Peut-être alors faudrait-il, dans la foulée de Ricoeur, Eco, Deleuze and co, considérer que les œuvres, littéraires, picturales, musicales,… traitent du réel, en parlent ; mais d’un réel déjà perçu, reformulé par l’ "auteur », qui « complique » encore les « choses » en incluant un « narrateur-personnage » qui découpe davantage les portions/ parts de réel…
D’ où une glose sans fin sur le caractère « fiable », « vraisemblable », « authentique »… d’une œuvre, au mieux lue comme représentation, au pire comme document/reflet  du réel, en tout ou en partie…
Pour « dépasser » ces commentaires, formulons l’hypothèse que ctains auteurs ( faute de mieux) INTERPRETENT leur portion de réel ( plus « part du diable » qu’ « œuvre de Dieu  »), sociohistoriquement déterminée.
Et peut-être ctains auteurs de polar en sont-ils davantage conscients, leur personnages , stt ds le roman noir, récit par excellence de la DESILLUSION, étant d’abord des interprétants : face à une énigme, au double-jeu des indices, au(x) présumé(s) coupable(s), aux pseudo-témoins,… le flic/ privé ( Harry Hole, ou le " Sans nom de Pronzini ) DOIT ( devoir ? Dette sociale ou morale ? Sens du "jeu" ... ) décoder, réinterpréter, supputer, …en quête d’une solution, d’un dénouement, souvent partiel… 

Foncièrement, un auteur de polar est jusqu’au cou dans l’interprétation…

Mais Manchette était aussi TRADUCTEUR ( Littel, Westlake,...) , et ce travail était pour lui une mission quasi sacrée ( certaines « Notes noires » en témoignent indubitablement…)

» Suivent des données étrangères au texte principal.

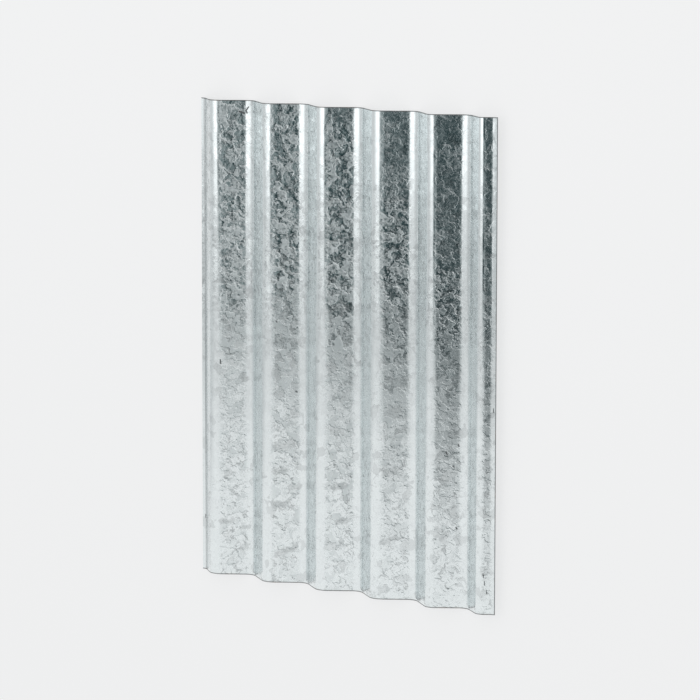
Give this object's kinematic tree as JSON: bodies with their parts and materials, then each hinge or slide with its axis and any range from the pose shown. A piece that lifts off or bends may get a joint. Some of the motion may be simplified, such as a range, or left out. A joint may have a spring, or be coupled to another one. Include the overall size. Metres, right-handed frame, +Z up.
{
  "type": "corrugated galvanized steel sheet",
  "caption": "Short corrugated sheet of galvanized steel with a spangled zinc finish, round crests and valleys, straight cut ends and a small flat lip down one side.",
  "frame": {"origin": "middle of the sheet, on the level surface that its valleys rest on", "axes": "+X across the corrugations towards the side edge without a lip, +Y along the corrugations, +Z up through the sheet"},
  "size_m": [0.4128, 0.5334, 0.0216],
  "materials": {
    "galvanized_steel": "hot-dip zinc coating with leafy spangle, light handling marks and a grey cut edge"
  },
  "bodies": {
    "root": {"corrugated_sheet": "galvanized_steel"}
  },
  "joints": []
}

Conscient de la traîtrise du discours narratif sur le réel, Manchette en propose une approche autrement prudente que nombre de nos auteurs : il y a là assurément une piste de RELECTURE…
Mettre à jour les procédures de cette « mission » de l’écrivain/interprète, tenter de discerner ce qu’elle sauve, garde et nous offre de cette part du réel,  nous en donne à lire/voir/savoir, nous en cache éventuellement, consciemment ou inconsciemment…
Manchette en savait quelque chose, des enjeux de la mise-en-intrigue ( Ricoeur ), et il « en a bavé » ; aux lecteurs/trices que ns sommes de reconsidérer l’œuvre comme « lecture active » d’un réel complexe, action en partie littéraire/esthétique, mais aussi socio-politique, donc MORALE : car il n’y a plus depuis lurette d’ INNOCENCE de l’art …
Entre intrigue et Histoire : Manchette ,sans doute, cherchait à fusionner ces deux aspects de tout récit, ; c’est sans doute encore une des obsessions de « La Princesse du Sang », préparée  par le voyage à Cuba d’un homme malade, prêt à payer de sa personne comme le Zola de « Germinal », le Hugo des « Misérables », Le Orwell des récits de Londres, le Dickens d' "Oliver Twist »…
Manchette, tout au long des premiers chapitres des « Gens du Mauvais Temps », nous donne à lire une tripotée de notices historiques, fruits de tout sauf du hasard…
Pas plus qu’il n’y a de pur hasard dans l’odyssée de Bardamu, l’abandon burlesque des hurlu-perdus de Beckett, la geste amoureuse et immobile de Serge Rezvani…
A nous, lecteurs/lectrices de prolonger l’œuvre : 
Ivy éclaire nos pas, la torche au poing, … filin de jour dans les ténèbres du chaos, étincelle d’ aventure dans les recoins des « Cargos du Crépuscule »…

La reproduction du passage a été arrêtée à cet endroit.